Teresa Sales

10 de dezembro de 2015

No último mês do ano, sempre gostei de apreciar as luzes de natal. Estava em Paris na passagem do ano 2007/2008. A imensidão de castanheiros-da-índia do Champs Élysées iluminados de azul e dourado enchia a vista. Voltei ao Recife a tempo de ver algumas praças e a Avenida Agamenon Magalhães enfeitadas. Parecia cabotinismo de uma recifense de coração, apaixonada pela cidade para onde acabara de retornar. Mas foi verdade: as cores ao longo dos chorões do Canal do Derby eram as mesmas de Paris.

No ano seguinte, na mesma época, viajei a São Paulo, cidade que aprendi a gostar nos 33 anos em que nela fui bem acolhida. Meu voo chegou tarde da noite. O taxi deu voltas até chegar ao meu destino no bairro do Itaim Bibi e, lembro bem, não reclamei. Estava fascinada com a iluminação de prédios residenciais, lojas, hotéis, flats e ruas. Mais tarde veria a Avenida Paulista, o Shopping Iguatemi e, mais pobremente, porém com mais longa tradição de iluminação natalina, a Rua Teodoro Sampaio.

Era uma época de euforia econômica. Estávamos no início do segundo mandato do Governo Lula. A bolha financeira dos Estados Unidos e que se espalhara pela Europa, no Brasil fora por um tempo contida por uma política econômica que, com a ajuda dos bancos estatais, segurou a onda do consumo e do emprego. A abertura para os produtos chineses enchera o comércio de luzes de natal a preço de banana. O país era uma festa.

Nos primeiros dias desse dezembro de 2015 volto mais uma vez à capital das terras bandeirantes. Meu deus, quanta diferença! Num sábado pela manhã pude andar pela Rua Teodoro Sampaio sem ser atropelada por sacolas de compras. O coração do Shoping Iguatemi revestiu-se somente de umas árvores iluminadas de luzes vermelhas, onde sempre houve um verdadeiro palco de figuras em movimento alusivas ao natal. Naquele ano de euforia, no espaço acanhado de hoje, uma fábrica de brinquedos de Papai Noel lembrava o melhor da Quinta Avenida em Nova York.

Não teria exemplo mais emblemático da crise brasileira. Ali, em São Paulo, centro da vida financeira e cultural do nosso país. Não lembro de um final de ano tão sombrio. Não bastasse a crise econômica a se refletir no comércio, no bolso dos consumidores, vivemos também uma crise política de enormes proporções, a espalhar descrença e falta de esperança. “Isso é o nosso país”, é a frase mais ouvida em conversas dessas que se tem em lugares públicos.

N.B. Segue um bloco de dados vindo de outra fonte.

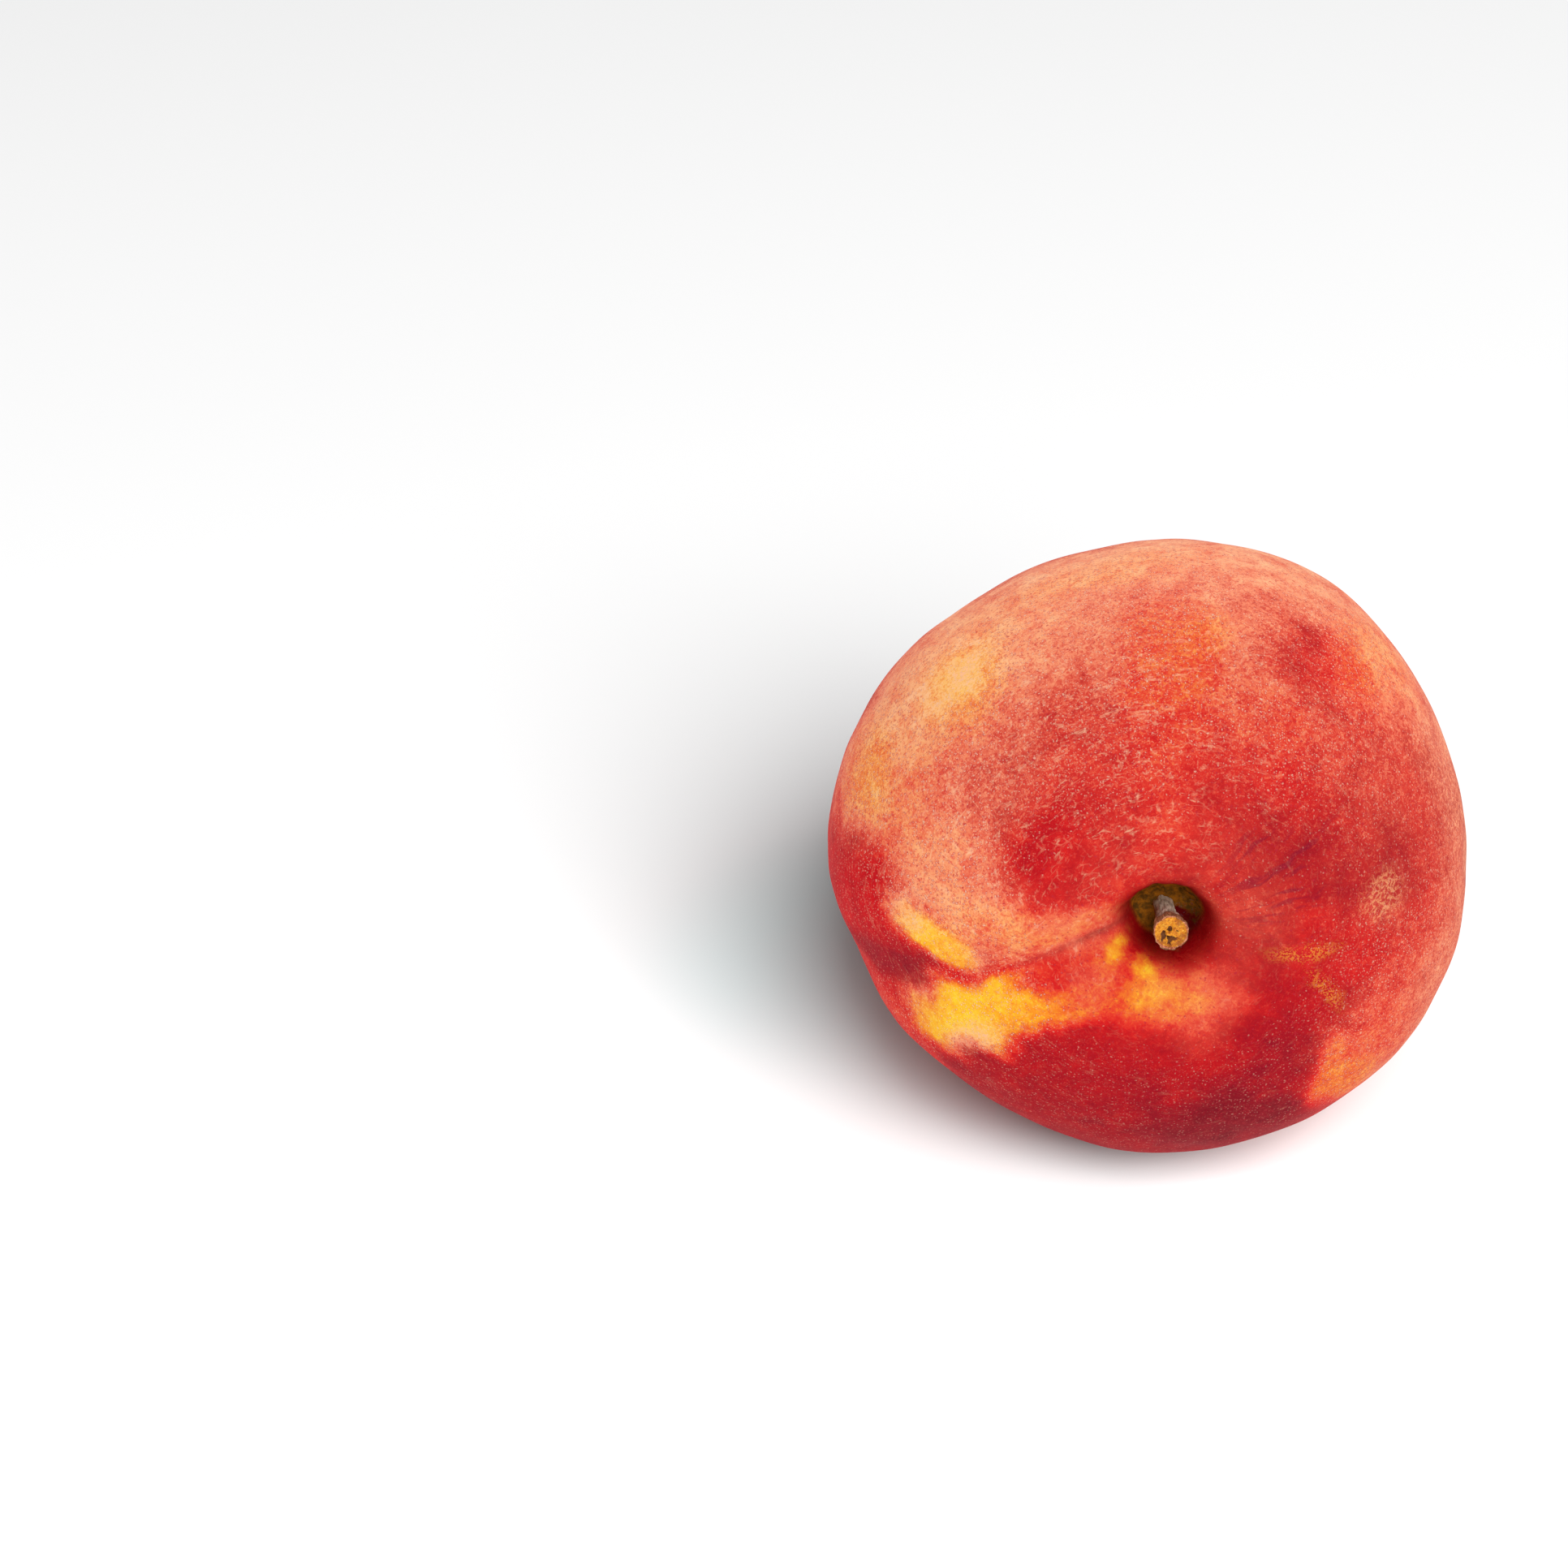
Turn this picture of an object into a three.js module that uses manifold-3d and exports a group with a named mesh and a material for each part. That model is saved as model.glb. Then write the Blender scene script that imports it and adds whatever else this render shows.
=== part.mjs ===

Volto às luzes de natal. Certamente a iluminação pública das Festas em Bezerros (região do Agreste de Pernambuco) não se compara às que me referi àcima. Mas têm ainda hoje para mim a magia da meninice, quando estas festas eram passadas na casa dos avós paternos, a grande família dos dez filhos de Yoyô Guilherme. A emoção das luzes todas da cidade a se apagarem a meia noite para voltarem a se acender com o novo ano estampado no alto da Igreja da Matriz em substituição ao ano velho. A rua da Matriz enfeitada, barracas servindo bebidas e comidas, carrocel, onda gigante, barcos para diversão dos meninos, cadeiras nas calçadas, a casa de Tia Lilia para onde nos dirigíamos todos quando se aproximava meia noite para a grande confraternização. Depois, quando a velha tia já deixara esse mundo com seus 104 anos bem vividos, meu primo Flávio Antônio, na mesma rua da Matriz, manteve o velho costume. Até que, a violência urbana se espraiando das grandes cidades para os recantos mais pacatos, atingiu Bezerros. E, de muitos anos para cá, já não se apagam as luzes a meia noite.

Essa é a crise brasileira mais funda. A que atingiu a sociedade e tem sua máxima expressão na violência urbana a confinar as famílias em fortalezas trancadas a sete chaves, privadas da convivência cidadã nas ruas.